Bronson: I mean, there’s actual value here and there’s a cat in it.

Jason: And a tuxedo t shirt.

Bronson: And a tuxedo t shirt. I mean, we’re we’re golden.

Jason: You can’t you can’t write this stuff. And so literally, I present to them, they’re like, Jason, we like everything. But you know your price that you offered his way at low and I was like, man, what is this? So I go back to the office and I tell my some of my employees, it’s like, Yeah. I met with some company that they thought 5000 was too little. What should we be charged? Hello? Who was the company? It was Berkshire Hathaway. I never heard of.

Bronson: Kind of a big deal.

Jason: Yeah, kind of a big deal. What?

Bronson: To Warren Buffett’s now?

Jason: Yeah. So that kind of got me over one of the mental block. I mean, we had so many different mental blocks that we jumped over, but it just opened my eyes up saying, Oh, man, I can charge more. Even though 5000 was such a big difference from 500, you know, a few a few years later. And obviously eventually we started selling million dollar websites. So, you know, there’s a big jump, but that was one. And then another one was, you know, knowing that I couldn’t do everything like as entrepreneurs or an agency owner, we think we go through different stages in our business, right? So at first it’s kind of like, alright, figure it out. How to get people to pay us money for something that we know how to do, and then we do that. Then it’s like, All right, well how do I scale it past myself? And that’s the biggest thing. And it takes the right systems. Like, I truly believe that systems outperform talent all day long. And if you have the right people but you have bogus systems in place, you’re not going to grow. And you have to have a documented process in order to do all that. And some of the systems are, you know, knowing where you want to go, right? So so many of us don’t. They just like me, like they create a website and shit get website, and then we don’t have that clarity of where we want to go. And so it starts there. And then it really goes into kind of the positioning, like positioning for where we want to go and then what’s our offering and then getting into the prospecting, right? So that’s what a lot of people do wrong, but those are some of the shifts that you know. Yeah, yeah. Right now.

Bronson: So it seems like I’m hearing two like key themes here. Tell me if I’m wrong and this might be what you teach other people. One is the systems, right? You said that explicitly. It’s really teach them systems, not talent, which is, you know, nice to hear because we can all be a part of a system. We can’t all just be talented, right? You can’t become a better design and become a better coder overnight, but you can think more systematically about what you’re doing. So I love that. And then the second one, it seems like you’re talking about alignment, right? There’s alignment in what do we exist for? Who is our customer? What are we doing for them? Are we trying to meld given all of that? Is that is that a true way to say it? Alignment is a big piece of what you teach.

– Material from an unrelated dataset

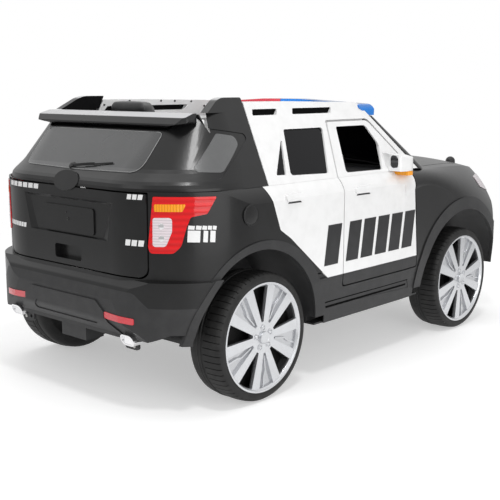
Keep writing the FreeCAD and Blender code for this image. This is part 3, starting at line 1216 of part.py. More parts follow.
def make_floor_tub():
    """Cabin floor with its side walls, and the frame that carries the seat behind it."""
    t = TUB_WALL
    x0, x1 = FLOOR_X0, FLOOR_X1
    s0, s1 = FLOOR_SIDE_X0, FLOOR_SIDE_X1
    half = FLOOR_HALF
    strip = STRIP_HALF
    wall_top = BELT_Z - 52.0
    parts = [
        box(x0, x1, -strip, strip, SILL_Z, SILL_Z + t),
        box(s0, s1, -half, half, SILL_Z, SILL_Z + t),
        box(x1 - t, X_FACE - 40.0, -strip, strip, DECK_Z, DECK_Z + t),
        box(x1 - t, x1, -strip, strip, SILL_Z, wall_top),
    ]
    for side in (1, -1):
        walls = [
            box(s1 - t, s1, strip - t, half, SILL_Z, wall_top),
            box(s1 - t, x1, strip - t, strip, SILL_Z, wall_top),
            box(s0, s1, half - t, BODY_HALF - 8.3 - WALL, SILL_Z, SILL_Z + t),
            box(s0, s1, half - t, half, SILL_Z, BELT_Z - 12.0).cut(door_region(-14.0, -FAR, FAR)),
        ]
        walls += hinge_lugs()
        parts += walls if side > 0 else [flip(shape) for shape in walls]
    tub = fuse(parts)
    for pin in pin_rod(HINGE_PIN_R):
        tub = tub.cut(pin).cut(flip(pin))
    save("floor_tub", tub)

    shelf = WHEEL_R * 2 + 59.0          # over the rear wheel liners
    back_foot = x0 - 65.0               # bulkhead behind the seat back
    back_head = X_RA - 63.0
    top = ROOF_Z - 25.0
    reach = side_half(ROOF_Z) - PILLAR_T - 2.0
    plate = [(back_foot - t, DECK_Z), (back_foot, DECK_Z), (back_head, top),
             (X_RA - 78.0, ROOF_Z - 3.0), (X_RA - 78.0 - t, ROOF_Z - 3.0), (back_head - t, top)]
    run = (back_head - back_foot) / (top - DECK_Z)
    shelf_x = back_foot + run * (shelf - DECK_Z) - t
    seat_x1 = x0 + 190.0
    seat_z = SEAT_TOP_Z - SEAT_T
    seat_y = SEAT_HALF - 5.0
    seat_box = box(x0, seat_x1, -seat_y, seat_y, SILL_Z, seat_z)
    parts = [
        box(X_TAIL + 30.0, x0 + t, -strip, strip, DECK_Z, DECK_Z + t),
        box(x0, x0 + t, -strip, strip, SILL_Z, DECK_Z + t),
        prism(plate, "xz", -strip, strip),
        prism(plate, "xz", -reach, reach).common(box(-FAR, FAR, -FAR, FAR, shelf, FAR)),
        seat_box.cut(box(x0 + t, seat_x1 - t, -seat_y + t, seat_y - t, SILL_Z + t, seat_z - t)),
    ]
    for side in (1, -1):
        column = [
            box(s0, s0 + t, strip - t, half - t, SILL_Z, shelf + t),
            box(shelf_x, s0 + t, strip - t, reach, shelf, shelf + t),
            box(shelf_x + 60.0, s0 + t, strip - t, half, shelf, shelf + t),
            box(x0, s0 + t, strip - t, strip, SILL_Z, shelf + t),
        ]
        parts += column if side > 0 else [flip(shape) for shape in column]
    save("seat_frame", fuse(parts).cut(tub))
    save("battery", box(x0 + 20.0, x0 + 170.0, -50.0, 50.0, SILL_Z + t, SILL_Z + t + 80.0))


def make_seat():
    x0 = FLOOR_X0
    low = SEAT_TOP_Z - SEAT_T
    cushion = prism([(x0 + 1.0, low), (x0 + 200.0, low, 10.0), (x0 + 204.0, SEAT_TOP_Z, 12.0),
                     (x0 + 1.0, SEAT_TOP_Z)], "xz", -SEAT_HALF, SEAT_HALF)
    save("seat_cushion", cushion)
    foot = DECK_Z + TUB_WALL
    head_x, head_z = X_RA - 10.0, ROOF_Z - 26.0
    back = prism([(x0 - 64.0, foot), (x0 - 1.0, foot), (x0 - 1.0, SEAT_TOP_Z + 8.0, 20.0),
                  (head_x, head_z, 20.0), (X_RA - 61.0, head_z, 8.0)], "xz", -SEAT_HALF, SEAT_HALF)
    save("seat_back", back)
    head = prism([(X_RA - 60.0, head_z + 1.0, 4.0), (X_RA - 18.0, head_z + 1.0, 10.0),
                  (X_RA - 36.0, ROOF_Z + 24.0, 10.0), (X_RA - 74.0, ROOF_Z + 24.0, 8.0)],
                 "xz", -HEAD_HALF, HEAD_HALF)
    front = prism([(-HEAD_HALF, head_z, 12.0), (HEAD_HALF, head_z, 12.0),
                   (HEAD_HALF, ROOF_Z + 24.0, 18.0), (-HEAD_HALF, ROOF_Z + 24.0, 18.0)],
                  "yz", X_REAR, X_FA)
    save("headrest", head.common(front))


def make_dashboard(cavity):
    foot = screen_x(BELT_Z)
    low = BELT_Z - 60.0
    half = FLOOR_HALF - 22.0
    dash = prism([(foot - 92.0, low, 10.0), (foot - 34.0, low, 10.0), (foot - 34.0, BELT_Z + 4.0, 3.0),
                  (foot - 92.0, BELT_Z + 2.0, 18.0), (foot - 112.0, BELT_Z - 27.0, 12.0)],
                 "xz", -half, half)
    point, axis = steering_axis()
    tunnel = rod(point - axis * 150.0, point, COLUMN_R + RUN_FIT)
    save("dashboard", dash.common(cavity).cut(tunnel))


def make_steering_wheel():
    centre, axis = steering_axis()
    ring_r = 9.0
    bars = [Part.makeTorus(STEER_WHEEL_R - ring_r, ring_r, V(0, 0, 0), V(0, 0, 1)),
            Part.makeCylinder(26.0, 22.0, V(0, 0, -10.0), V(0, 0, 1)),
            rod(V(0, 0, -100.0), V(0, 0, -8.0), COLUMN_R)]
    for angle in (90.0, 0.0, 270.0):
        bar = box(10.0, STEER_WHEEL_R - ring_r, -9.0, 9.0, -4.0, 4.0)
        bar.rotate(V(0, 0, 0), V(0, 0, 1), angle)
        bars.append(bar)
    wheel = fuse(bars)
    wheel.Placement = FreeCAD.Placement(centre, FreeCAD.Rotation(V(0, 1, 0), V(0, 0, 1), axis))
    save("steering_wheel", wheel)


def main():
    os.makedirs("parts", exist_ok=True)
    make_wheels()
    make_rear_axle()
    make_front_axle()
    skin, cladding, inner, cavity = make_lower_body()
    frame, sides = make_roof_frame()
    make_windscreen(frame)
    make_side_glass()
    make_rear_shell()
    make_doors(skin, cladding, sides, inner)
    make_floor_tub()
    make_seat()
    make_dashboard(cavity)
    make_steering_wheel()


main()
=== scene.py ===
"""Finishes and fittings of a child's ride-on patrol SUV, laid out as a Blender add-on."""
import json
import math

import bmesh
import bpy
from mathutils import Matrix, Vector


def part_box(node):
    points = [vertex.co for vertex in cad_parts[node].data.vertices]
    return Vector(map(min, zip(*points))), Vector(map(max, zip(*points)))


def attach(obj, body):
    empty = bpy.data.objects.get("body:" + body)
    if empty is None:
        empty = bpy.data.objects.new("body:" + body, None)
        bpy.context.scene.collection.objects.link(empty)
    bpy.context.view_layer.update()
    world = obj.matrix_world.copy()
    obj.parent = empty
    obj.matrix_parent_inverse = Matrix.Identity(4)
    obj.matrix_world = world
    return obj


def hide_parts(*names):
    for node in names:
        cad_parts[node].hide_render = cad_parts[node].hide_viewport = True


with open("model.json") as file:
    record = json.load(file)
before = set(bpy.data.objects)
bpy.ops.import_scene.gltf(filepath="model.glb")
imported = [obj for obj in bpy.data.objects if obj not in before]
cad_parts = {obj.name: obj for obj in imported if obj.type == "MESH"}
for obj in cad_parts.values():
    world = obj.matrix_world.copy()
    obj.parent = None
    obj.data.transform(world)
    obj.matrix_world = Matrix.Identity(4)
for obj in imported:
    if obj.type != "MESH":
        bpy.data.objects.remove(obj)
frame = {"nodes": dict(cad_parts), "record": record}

bl_info = {
    "name": "Ride-on patrol SUV",
    "version": (1, 0, 0),
    "blender": (4, 5, 0),
    "location": "View3D > Sidebar > Patrol SUV",
    "description": "Finishes, treads, pads, markings and small fittings of a child's ride-on SUV",
    "category": "Object",
}

MM = 0.001
NODES = frame["nodes"]
WHEELS = ("rear_left", "rear_right", "front_left", "front_right")
SIDES = ((-1, "right"), (1, "left"))
FINISHES = {}                          # filled by the first step
WEB_DEPTH = 0.0085                     # metres; painted shade darkens a wheel deeper than this
REFLECTION_HEIGHTS = (0.5895, 0.5915)        # metres; a painted sky reflection turns the roof deck paler between these


# ---------------------------------------- modelling helpers
def calm():
    """Object mode, with nothing selected."""
    if bpy.context.object is not None and bpy.context.object.mode != "OBJECT":
        bpy.ops.object.mode_set(mode="OBJECT")
    bpy.ops.object.select_all(action="DESELECT")


def only(piece):
    """Selects this one piece and makes it the active object."""
    calm()
    piece.select_set(True)
    bpy.context.view_layer.objects.active = piece
    return piece


def place(piece):
    """Puts the piece's place and size into its mesh."""
    only(piece)
    bpy.ops.object.transform_apply(location=True, rotation=True, scale=True)
    return piece


def block(low, high):
    """A box between two corners, in millimetres."""
    calm()
    middle = [(a + b) / 2 * MM for a, b in zip(low, high)]
    bpy.ops.mesh.primitive_cube_add(size=1.0, location=middle)
    piece = bpy.context.object
    piece.dimensions = [(b - a) * MM for a, b in zip(low, high)]
    return place(piece)


def drum(centre, axis, radius, depth, sides=32):
    """A round bar about centre along axis, in millimetres."""
    calm()
    turn = Vector((0, 0, 1)).rotation_difference(Vector(axis)).to_euler()
    bpy.ops.mesh.primitive_cylinder_add(vertices=sides, radius=radius * MM, depth=depth * MM,
                                        location=Vector(centre) * MM, rotation=turn)
    return place(bpy.context.object)


def finish_with(piece, kind, **settings):
    """Adds a modifier and applies it."""
    only(piece)
    modifier = piece.modifiers.new(kind.title(), kind)
    for key, value in settings.items():
        setattr(modifier, key, value)
    bpy.ops.object.modifier_apply(modifier=modifier.name)
    return piece


def rounded(piece, width, segments):
    """Rounds every edge sharper than 30 degrees by width, in millimetres."""
    return finish_with(piece, "BEVEL", width=width * MM, segments=segments,
                       limit_method="ANGLE", angle_limit=math.radians(30.0))


def edit(piece, mode="FACE"):
    """Edit mode with nothing selected; returns the mesh for choosing faces and edges."""
    only(piece)
    bpy.ops.object.mode_set(mode="EDIT")
    bpy.ops.mesh.select_mode(type=mode)
    bpy.ops.mesh.select_all(action="DESELECT")
    return bmesh.from_edit_mesh(piece.data)


def choose(piece, parts, test):
    """Selects the faces, edges or vertices that pass the test."""
    for part in parts:
        part.select_set(test(part))
    bmesh.update_edit_mesh(piece.data)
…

Jason: Oh, yeah, big time. Yeah. I mean, you have to know where you’re going in order to actually get there. I mean, it’s it’s not by accident, right? It’s like we’ll start off the business kind of by accident, but then we need to figure out, you know, what to do next.

Bronson: Yeah. All right. It’s cats. And, you know.

Jason: They they are actually cat fighting right now. And like when you were talking, I was like trying to text my wife, like, over here going like the cats are fighting, let them out.

Bronson: Yeah, right.

Jason: Like, literally, either give me one. Give them.

Bronson: What’s your thing? They’re rumbling.

Jason: Wow. You didn’t ever have that. I actually locked my kids upstairs. I should have, like, the cats in different. Right.

Bronson: Right. This is a TV first, for sure.

Jason: A cafe. And you had a cat fight.

Bronson: At a cafe? Oh, well, you know, I love some link bait, so that’s going to be the title, you know, watch. Watch me and Jason have a cat fight. They got mad each other. Let’s see what they said.

Jason: That’s right.

Bronson: So let me ask you this. You talked about moving prices for 500 or 5000. Is it easier just to add a zero and man up or do you get there slowly? Do you say, all right, 500? No, we do one 4000. Like, do you just jump these huge increments and see what happens sometimes?

Jason: Well, you need to actually measure your value that you’re providing, right? So, you know, every every particular client I talk to is never charging enough, but I never just say, hey, double your prices. Right? Even though that would be easy to do, so basically say, hey, well, tell me about the past couple successes you’ve had and the value that you’ve actually provided. And then we kind of try to backwards math that. And then the other thing too is, is it’s kind of a perception thing, right? It’s kind of like the Berkshire Hathaway, right. Was I they were anticipating spending 200 grand on a website. So, you know, and all of us when we actually do our pricing, a lot of times we’re trying to race to the bottom. And I’m like, don’t race to the bottom, right? You want to race to the top. You know, even if you get less clients, you can get more. And then, you know, you don’t have to have a huge staff and you can actually do more. But, you know, it’s starting out with measuring how much value that you actually provide and knowing that like so many businesses don’t know that. And if you don’t know the value you actually provide, how are you going to market that? How are you going to sell? How are you going to create a culture where your employees understand the value that you provide? I remember having my project, one of my project managers came to me one day and said, You know, Jason, we’re charging 150,000 for this website. And, you know, it only takes you probably about 11,000 actually do as your cost. So how do you sleep at night? I’m like really good. And then I.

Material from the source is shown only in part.